On July 1, U.S. Secretary of Commerce Gina M. Raimondo announced that the Department’s Economic Development Administration (EDA) is awarding a $2.2 million grant to the city of West Plains to make critical railroad infrastructure improvements to support job creation and economic resiliency efforts. This EDA project, to be matched with $3.9 million in other federal, state, and local funds, is expected to create 50 jobs and generate $31.4 million in private investment. The overpass will be located at U.S. Highway 160 and Independence Drive, and will replace an at-grade railway and highway intersection. 
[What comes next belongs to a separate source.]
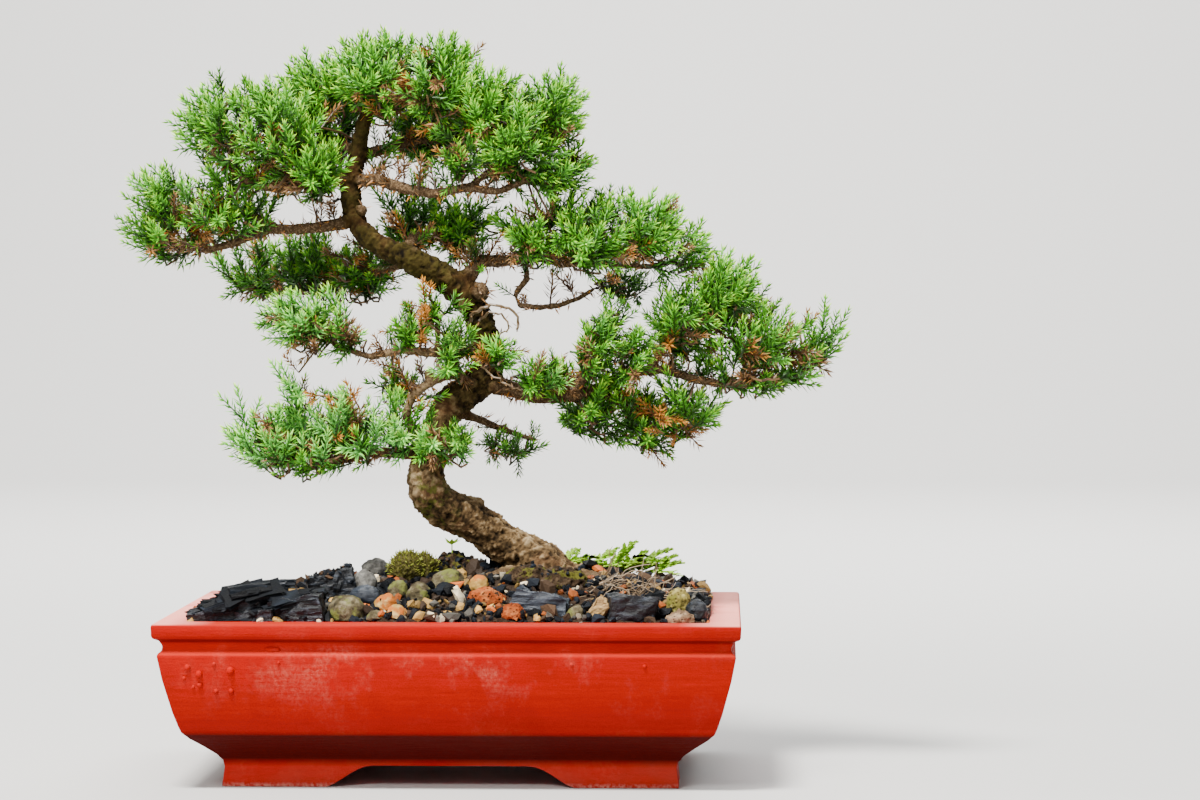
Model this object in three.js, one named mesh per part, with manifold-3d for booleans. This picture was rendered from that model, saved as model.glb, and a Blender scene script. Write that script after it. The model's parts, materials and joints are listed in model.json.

Howell County News sat down with Planning Director Emily Gibson and Director of Transportation Brian Mitchell on July 15 to discuss the history and future of the overpass project. 
The total cost of the project will be $9.5 million, said Gibson. The money will come from a total of seven funding agencies: the $2.25 described above, a $2.5 million grant in Community Development Block Grant funds (CDBG) from the Department of Housing and Urban Development (HUD), $1 million from Delta Regional, $350,000 from Burlington Northern Railroad, $250,000 from Leonardo DRS, and $634,737 from the City of West Plains in cash and in-kind funds. 
When asked how the overpass will impact the average person living in West Plains, Gibson talked about the 2017 floods when Howell Creek rose and made the road impassable. 
“You couldn’t get across town. In emergencies, we will now have a connection,” she said. 
The public safety aspect is important, but economic development for West Plains will come hand-in-hand. One of West Plains’ largest employers, Leonardo DRS is investing more than $30 million and creating dozens of jobs. 
The quest for funding for the overpass has persevered through eleven failed attempts at grants. Mitchell said the grants the City applied for were highly competitive, and the seemingly humble overpass had to compete with splashier projects out of St. Louis and Springfield. 
“It’s hard to stand out in a crowd,” Mitchell said “It’s our time.”
Mitchell said federal grant-making agencies generally liked the project and the City’s applications in the past, but the funding never worked out until now. 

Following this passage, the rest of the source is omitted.